Le 24 décembre dernier, au moment du premier jour de procès de cette affaire, Aminetou Mint El Moctar, présidente de l’association des femmes chefs de famille (AFCF), comparaissait également devant un juge. Elle aussi, connaît comme seul tort d’être une fervente défenseuse des droits humains en Mauritanie. Parallèlement, les menaces de mort s’accumulent, par courrier, par téléphone, suite à une fatwa impunément émise par un Yehdih Ould Dahi, chef d’un courant islamiste radical mauritanien dénommé “Ahbab Errassoul” (les amis du prophète- ndlr) qui appelle à son meurtre depuis que cette dernière a pris la défense d’Ould Mkheytir. «C’est un agent de renseignement et il est mandaté pour ça. Vous savez mieux que moi qu’une personne qui lance un appel au meurtre est en crime. Le fait de donner l’adresse de ma maison, la description de ma voiture et son numéro, mes numéros de téléphone et l’adresse de mes bureaux est un crime prémédité. Et malgré la plainte porté depuis le jeudi l’autorité que je rends responsable de tout ce qui pourrait m’arriver, n’a rien fait pour arrêter ce criminel» exposait il y a quelques semaines la présidente de l’AFCF.

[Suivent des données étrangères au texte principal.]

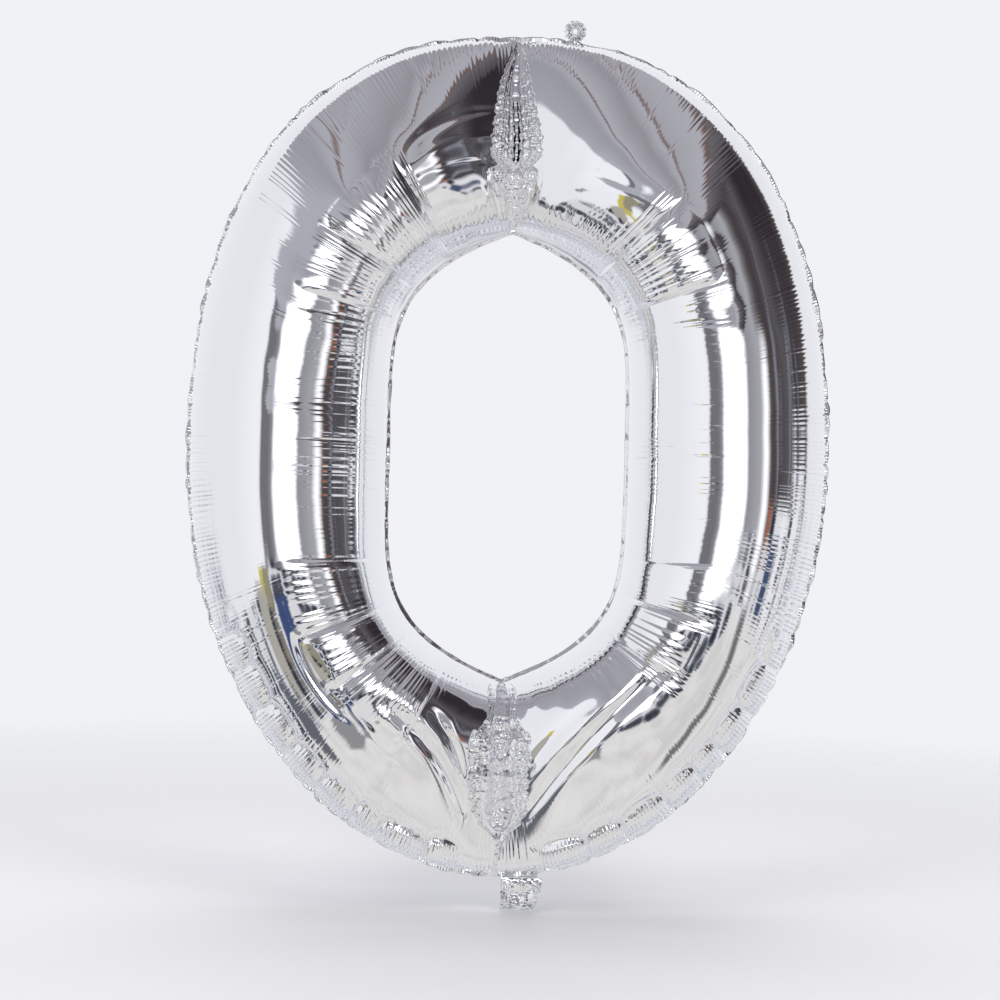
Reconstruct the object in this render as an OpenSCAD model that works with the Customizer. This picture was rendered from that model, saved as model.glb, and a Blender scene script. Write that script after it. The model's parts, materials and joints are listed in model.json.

Il y a une dizaine de jours, c’est Boubacar Ould Messaoud qui était touché par des éclats de grenade lacrymogène, lors d’une manifestation pacifique qui réclamait la libération des détenus d’opinion de Rosso. A ce moment on se dit que les autorités ne contrôlent plus rien. Et certaines analyses de la situation politique du pays prennent sens : «Aziz veut faire imploser socialement le pays pour, dans la pagaille, tenter de sauver comme il peut, le pouvoir financier, qu’il a accumulé durant ces dernières années». Quitte à brûler le pays, et le regarder de Marrakech se consumer.

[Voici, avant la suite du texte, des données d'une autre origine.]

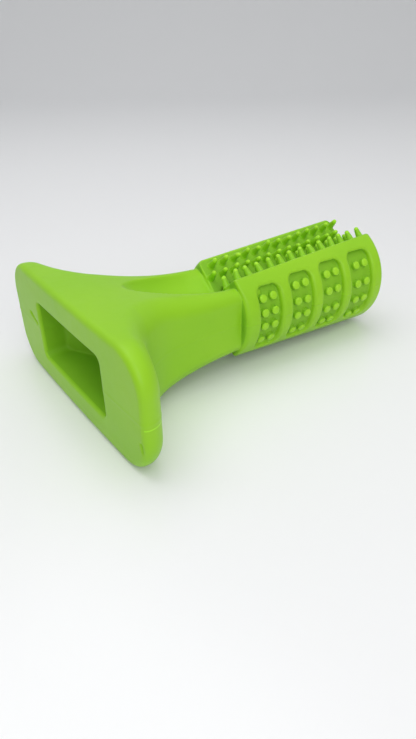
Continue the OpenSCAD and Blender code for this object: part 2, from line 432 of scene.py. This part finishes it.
def basis(z):
    z = Vector(z).normalized()
    x = z.orthogonal().normalized()
    return np.array([x, z.cross(x), z], float)


rng = np.random.default_rng(11)

# bristle outline: flared root, taper, round tip
def bristle_profile(length, r0, r1):
    p = [(0.0, -0.7), (r0 + 0.5, -0.7), (r0 + 0.42, -0.1), (r0 + 0.2, 0.08), (r0 + 0.07, 0.28), (r0, 0.6)]
    for t in (0.25, 0.5, 0.75, 0.9):
        p.append((r0 + (r1 - r0) * t, 0.6 + (length - r1 - 0.6) * t))
    for a in (0, 20, 40, 60, 75):
        c, s = math.cos(math.radians(a)), math.sin(math.radians(a))
        p.append((r1 * c, length - r1 + r1 * s))
    p.append((0.0, length))
    return p


NUB = [(0.0, -0.5), (2.05, -0.5), (2.02, -0.08), (1.95, 0.1), (1.90, 0.3), (1.87, 0.8), (1.84, 1.3),
       (1.76, 1.58), (1.58, 1.78), (1.30, 1.90), (0.92, 1.98), (0.5, 2.02), (0.0, 2.03)]


def make_nubs(k, s):
    shapes = []
    for a in NUB_ROWS[k]:
        for c in (-2.7, 2.7):
            x = PANEL_X + PANEL_P * k + c
            an = math.radians(a + rng.uniform(-0.5, 0.5))
            n = Vector((-TAPER, s * math.cos(an), math.sin(an))).normalized()
            R = head_r(x) - PANEL_D
            base = Vector((x, s * math.cos(an) * R, math.sin(an) * R))
            v, f = lathe(NUB, 28)
            v = v * np.array([1, 1, 1.0 + rng.uniform(-0.04, 0.04)])
            shapes.append((v @ basis(n) + np.array(base), f))
    side = "right" if s < 0 else "left"
    # the lower bands of each nub take painted shade, the tops a painted highlight
    ob = group_mesh("nub_set_%s_%d" % (side, k + 1), shapes, 28 * 6)
    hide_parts("nubs_%s_%d" % (side, k + 1))
    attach(ob, side + "_wall")
    return ob


def make_row(s, up, outer):
    x0, y0 = (73.8, 10.1) if outer else (70.9, 6.2)
    if s > 0:
        x0 += 0.6
    L = math.hypot(1, VEE)
    n0 = Vector((0.08 if s > 0 else -0.02, -s * VEE / L, 1 / L)).normalized()
    shapes = []
    for i in range(13):
        x = x0 + 6.08 * i
        n = (n0 + Vector((rng.normal(0, 0.035), rng.normal(0, 0.02), 0))).normalized()
        base = np.array([x, s * y0, vee_z(x, y0)])
        v, f = lathe(bristle_profile(5.2, 1.56, 1.05), 24)
        bend = rng.normal(0, 0.012, 2)
        v[:, 0] += bend[0] * np.maximum(v[:, 2], 0) ** 2
        v[:, 1] += bend[1] * np.maximum(v[:, 2], 0) ** 2
        w = v @ basis(n) + base
        if up < 0:
            w[:, 2] *= -1
            f = [tuple(reversed(q)) for q in f]
        shapes.append((w, f))
    side = "right" if s < 0 else "left"
    label = "%s_%s_%s" % (side, "top" if up > 0 else "bottom", "outer" if outer else "inner")
    # the upper part of each bristle takes a painted highlight
    ob = group_mesh("bristle_row_" + label, shapes, 24 * 9)
    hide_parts("bristles_" + label)
    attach(ob, side + "_wall")
    return ob


# ---------------------------------------------------------------- pieces
FINE = 0.36
COARSE = 0.5
handle_skin = skin_mesh("handle_skin", (-2.1, -58.6, -24.4), (SEAM_X + 2.2, 58.6, 24.4), COARSE,
                        [((SEAM_X, 0, 0), (1, 0, 0))])
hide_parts("foot", "stem")
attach(handle_skin, "base")
walls = []
for s, side in ((-1, "right"), (1, "left")):
    y0, y1 = (-27.2, 1.6) if s < 0 else (-1.6, 27.2)
    ob = skin_mesh(side + "_wall_skin", (SEAM_X - 1.6, y0, -24.4), (LENGTH + 1.6, y1, 24.4), FINE,
                   [((SEAM_X, 0, 0), (-1, 0, 0)), ((0, 0, 0), (0, -s, 0))])
    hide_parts("wall_" + side)
    walls.append(ob)
nubs = [make_nubs(k, s) for s in (-1, 1) for k in range(4)]


def mark_painted_shade(ob):
    """the sunk panel floors, the channel and the step at the stem take the second material, a painted shade
    for the shade in these recesses
    """
    for p in ob.data.polygons:
        c = p.center
        x, y, z = c.x * 1000.0 - X0, c.y * 1000.0, c.z * 1000.0 - ZM
        # painted shade on the sunk panel floors
        if math.hypot(y, z) < head_r(x) - PANEL_D + 0.3 and abs(y) > 12.0:
            k = round((x - PANEL_X) / PANEL_P)
            if 0 <= k <= 3 and abs(x - PANEL_X - PANEL_P * k) < 6.6 and -13.5 < z < PANEL_TOP[k]:
                p.material_index = 1
        # painted shade on the channel's sloping sides
        if abs(y) < RIM_Y - 0.6 and x > HEAD_X + 0.5 and abs(z) < vee_z(x, abs(y)) + 0.25:
            p.material_index = 1
        # painted shade on the step where the stem meets the head
        if x < HEAD_X + 0.9 and p.normal.x < -0.75 and math.hypot(y, z) < head_r(x) - 1.2 and abs(y) > 10:
            p.material_index = 1


for ob in walls:
    mark_painted_shade(ob)
# marks on the handle: a painted highlight along the parting line across each ear, and painted shade inside
# the pocket
for p in handle_skin.data.polygons:
    c = p.center
    px, py = c.x * 1000.0 - X0, abs(c.y) * 1000.0
    # painted shade inside the pocket
    if (1.4 < px < 26.2 and py < 28.6 and abs(c.z * 1000.0 - ZM) < 12.9
            and (py - 28.2) * 0.463 + (px - 10.0) * 0.886 < 0.8):
        p.material_index = 2
    # painted highlight: a lighter strip along the parting line across the ear, in place of the fine ridge
    if abs(c.z * 1000.0 - ZM + 1.8) < 0.3 and abs(c.y) > 0.050 and 0.0015 < c.x - X0 * 0.001 < 0.012:
        p.material_index = 1
rows = [make_row(s, up, outer) for s in (-1, 1) for up in (1, -1) for outer in (True, False)]

# ---------------------------------------------------------------- materials
def rubber(name, base, rough=0.42, sss=0.0):
    m = bpy.data.materials.new(name)
    m.use_nodes = True
    t = m.node_tree
    n, l = t.nodes, t.links
    bsdf = n["Principled BSDF"]
    co = n.new("ShaderNodeTexCoord")

    def noise(scale, detail=4.0, rough_=0.55, dist=0.0):
        x = n.new("ShaderNodeTexNoise")
        x.inputs["Scale"].default_value = scale
        x.inputs["Detail"].default_value = detail
        x.inputs["Roughness"].default_value = rough_
        x.inputs["Distortion"].default_value = dist
        l.new(co.outputs["Object"], x.inputs["Vector"])
        return x

    def ramp(src, stops):
        r = n.new("ShaderNodeValToRGB")
        e = r.color_ramp.elements
        e[0].position, e[0].color = stops[0][0], (*stops[0][1], 1)
        e[1].position, e[1].color = stops[-1][0], (*stops[-1][1], 1)
        for p, c in stops[1:-1]:
            q = e.new(p)
            q.color = (*c, 1)
        l.new(src, r.inputs["Fac"])
        return r

    r_, g_, b_ = base
    broad = noise(22.0, 3.0, 0.5, 0.3)
    col = ramp(broad.outputs["Fac"], [(0.3, (r_ * 0.93, g_ * 0.965, b_ * 0.85)), (0.52, base),
                                      (0.72, (r_ * 1.07, g_ * 1.025, b_ * 1.25))])
    # faint dusty bloom and rubbed smudges, as handled rubber has
    smudge = noise(75.0, 6.0, 0.62, 1.2)
    sm = ramp(smudge.outputs["Fac"], [(0.60, (0, 0, 0)), (0.78, (1, 1, 1))])
    mix = n.new("ShaderNodeMix")
    mix.data_type = "RGBA"
    mul = n.new("ShaderNodeMath")
    mul.operation = "MULTIPLY"
    mul.inputs[1].default_value = 0.16
    l.new(sm.outputs["Color"], mul.inputs[0])
    l.new(mul.outputs[0], mix.inputs["Factor"])
    l.new(col.outputs["Color"], mix.inputs[6])
    mix.inputs[7].default_value = (r_ * 0.62, g_ * 0.66, b_ * 0.9, 1)
    l.new(mix.outputs[2], bsdf.inputs["Base Color"])
    rn = noise(160.0, 5.0, 0.6)
    mr = n.new("ShaderNodeMapRange")
    mr.inputs["To Min"].default_value = rough - 0.05
    mr.inputs["To Max"].default_value = rough + 0.10
    l.new(rn.outputs["Fac"], mr.inputs["Value"])
    l.new(mr.outputs["Result"], bsdf.inputs["Roughness"])
    fine = noise(2600.0, 2.0, 0.5)
    wave = noise(140.0, 3.0, 0.5)
    b1 = n.new("ShaderNodeBump")
    b1.inputs["Strength"].default_value = 0.10
    b1.inputs["Distance"].default_value = 0.00012
    l.new(fine.outputs["Fac"], b1.inputs["Height"])
    b2 = n.new("ShaderNodeBump")
    b2.inputs["Strength"].default_value = 0.18
    b2.inputs["Distance"].default_value = 0.0005
    l.new(wave.outputs["Fac"], b2.inputs["Height"])
    l.new(b1.outputs["Normal"], b2.inputs["Normal"])
    l.new(b2.outputs["Normal"], bsdf.inputs["Normal"])
    bsdf.inputs["Specular IOR Level"].default_value = 0.36
    bsdf.inputs["Sheen Weight"].default_value = 0.05
    bsdf.inputs["Sheen Roughness"].default_value = 0.45
    if sss:
        bsdf.inputs["Subsurface Weight"].default_value = sss
        bsdf.inputs["Subsurface Radius"].default_value = (0.9, 1.0, 0.25)
        bsdf.inputs["Subsurface Scale"].default_value = 0.0012
    return m


GREEN = (0.280, 0.590, 0.009)
mat_body = rubber("lime_rubber", GREEN)
# painted shade: a darker green stands in for the shade in the panel floors, the channel, the step at the
# stem, the pocket and the nubs' sides
mat_painted_shade = rubber("lime_rubber_painted_shade", (0.215, 0.490, 0.010), 0.55)
# painted highlight: a lighter green on the nub tops
mat_nub_top_highlight = rubber("lime_rubber_nub_tops_painted_highlight", (0.325, 0.665, 0.013), 0.40)
mat_bristle = rubber("lime_rubber_bristles", (0.262, 0.585, 0.008), 0.40, 0.2)
# painted highlight: a lighter green on the bristle tips and along the ear's parting line
mat_painted_highlight = rubber("lime_rubber_painted_highlight", (0.385, 0.760, 0.020), 0.36, 0.2)
for ob in [handle_skin] + walls:
    ob.data.materials.append(mat_body)
# second and third materials on the handle: painted highlight for the parting strip, painted shade for the
# pocket
handle_skin.data.materials.append(mat_painted_highlight)
handle_skin.data.materials.append(mat_painted_shade)
for ob in walls:
    # second material on the walls: painted shade in their recesses
    ob.data.materials.append(mat_painted_shade)
# nubs: painted shade on the sides, painted highlight on the tops
for ob in nubs:
    ob.data.materials.append(mat_painted_shade)
    ob.data.materials.append(mat_nub_top_highlight)
for ob in rows:
    ob.data.materials.append(mat_bristle)
    ob.data.materials.append(mat_painted_highlight)

# each wall's transform is applied to its mesh; the hinge point at its root is computed but not used
for ob, s, side in zip(walls, (-1, 1), ("right", "left")):
    a = to_row((63.5, s * HINGE_Y, 0))[0]
    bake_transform(ob)

# ---------------------------------------------------------------- stage
def stage_mesh():
    """floor that sweeps up into a backdrop well behind the object"""
    az = math.radians(-34.12)
    back = Vector((-math.sin(az), math.cos(az), 0))
    side = Vector((math.cos(az), math.sin(az), 0))
    pts = [(-1.6, 0.0), (1.0, 0.0)]
    for a in range(5, 91, 5):
        pts.append((1.0 + 0.7 * math.sin(math.radians(a)), 0.7 - 0.7 * math.cos(math.radians(a))))
    pts.append((1.7, 2.6))
    v, f = [], []
    for d, z in pts:
        for w in (-3.0, 3.0):
            p = back * d + side * w
            v.append((p.x, p.y, z))
    for i in range(len(pts) - 1):
        f.append((2 * i, 2 * i + 1, 2 * i + 3, 2 * i + 2))
    me = bpy.data.meshes.new("backdrop")
    me.from_pydata(v, [], f)
    for p in me.polygons:
        p.use_smooth = True
    ob = bpy.data.objects.new("backdrop", me)
    bpy.context.collection.objects.link(ob)
    m = bpy.data.materials.new("backdrop_paper")
    m.use_nodes = True
    b = m.node_tree.nodes["Principled BSDF"]
    b.inputs["Base Color"].default_value = (0.87, 0.87, 0.87, 1)
    b.inputs["Roughness"].default_value = 0.28
    b.inputs["Specular IOR Level"].default_value = 0.5
    me.materials.append(m)
    return ob


stage_mesh()
bpy.context.scene.view_settings.view_transform = "Standard"
world = bpy.context.scene.world or bpy.data.worlds.new("world")
bpy.context.scene.world = world
world.use_nodes = True
bg = world.node_tree.nodes["Background"]
# the room: bright ceiling, dimmer walls
wt = world.node_tree
wc = wt.nodes.new("ShaderNodeTexCoord")
ws = wt.nodes.new("ShaderNodeSeparateXYZ")
wr = wt.nodes.new("ShaderNodeValToRGB")
wt.links.new(wc.outputs["Generated"], ws.inputs["Vector"])
wt.links.new(ws.outputs["Z"], wr.inputs["Fac"])
wt.links.new(wr.outputs["Color"], bg.inputs["Color"])
we = wr.color_ramp.elements
we[0].position, we[0].color = 0.0, (0.36, 0.365, 0.37, 1)
we[1].position, we[1].color = 0.75, (0.95, 0.97, 1.0, 1)
bg.inputs["Strength"].default_value = 0.67


def area(name, loc, target, size, power, color=(1, 1, 1)):
    li = bpy.data.lights.new(name, "AREA")
    li.shape = "RECTANGLE"
    li.size, li.size_y = size
    li.energy = power
    li.color = color
    ob = bpy.data.objects.new(name, li)
    bpy.context.collection.objects.link(ob)
    ob.location = loc
    ob.rotation_euler = (Vector(target) - Vector(loc)).to_track_quat("-Z", "Y").to_euler()
    return ob


area("top_softbox", (-0.10, 0.20, 0.88), (0, 0, 0), (0.7, 0.7), 2.75)
area("front_fill", (-0.30, -0.95, 0.58), (0.0, -0.10, 0.0), (0.7, 0.5), 3.7, (1.0, 0.985, 0.965))
area("near_wash", (-0.10, -0.60, 1.0), (0.0, -0.32, 0.0), (0.5, 0.5), 1.45, (1.0, 0.985, 0.975))
area("back_wash", (0.1, 0.85, 1.0), (0.75, 1.05, 0.0), (0.8, 0.5), 0.2, (0.97, 0.98, 1.0))

# ---------------------------------------------------------------- camera
cam = bpy.data.cameras.new("camera")
cam.sensor_width = 36.0
cam.lens = 565.607 / 739.0 * 36.0
cam.clip_start, cam.clip_end = 0.01, 20.0
co = bpy.data.objects.new("camera", cam)
bpy.context.collection.objects.link(co)
a, e, ro = math.radians(-34.892), math.radians(31.533), math.radians(-1.010)
zc = Vector((math.sin(a) * math.cos(e), -math.cos(a) * math.cos(e), math.sin(e)))
xc = Vector((0, 0, 1)).cross(zc).normalized()
yc = zc.cross(xc)
x2 = xc * math.cos(ro) + yc * math.sin(ro)
y2 = yc * math.cos(ro) - xc * math.sin(ro)
loc = Vector(to_row((-62.483, -182.374, 107.075))[0])
co.matrix_world = Matrix(((x2.x, y2.x, zc.x, loc.x), (x2.y, y2.y, zc.y, loc.y),
                          (x2.z, y2.z, zc.z, loc.z), (0, 0, 0, 1)))
bpy.context.scene.camera = co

Quel message envoie-t-on à la société composite mauritanienne? Des assassins avérés, des tortionnaires siègent aux côtés du président, et à cause d’une loi d’amnistie, demeurent intouchables. Le fils du président paralyse une fille sans conséquences. Ses neveux tabassent un journaliste de la place, toujours sans conséquences, des islamistes prennent en otage et causent des blessés, encore sans conséquences.
Imaginons que Birame et ses comparses décident d’user de cette violence pour réclamer leur libération, étant dans une situation d’injustice et de népotisme total. Que se passerait-il? Ils seraient probablement abattus sur le champ, et on plaiderait la légitime défense. Cette justice à double vitesse, raciale aussi, comme le rappelait Birame Ould Abeid dans cet entretien accordé à Mozaikrim, porte les germes des craintes les plus profondes d’un pacifiste comme Boubacar Ould Messaoud, qui craignait légitimement, de voir une génération émerger, qui estimerait qu’elle n’aurait plus rien à perdre, et foncerait tête baissée… Vers un bain de sang.
En ce sens, plus que jamais, il est temps que les mauritaniens se parlent, s’écoutent, et comprennent que quelque mauvaise voie que prend ce pays, elle est la résultante d’un système, qui faillit depuis une trentaine d’années, et qui atteint aujourd’hui des proportions inouïes dans son ignominie.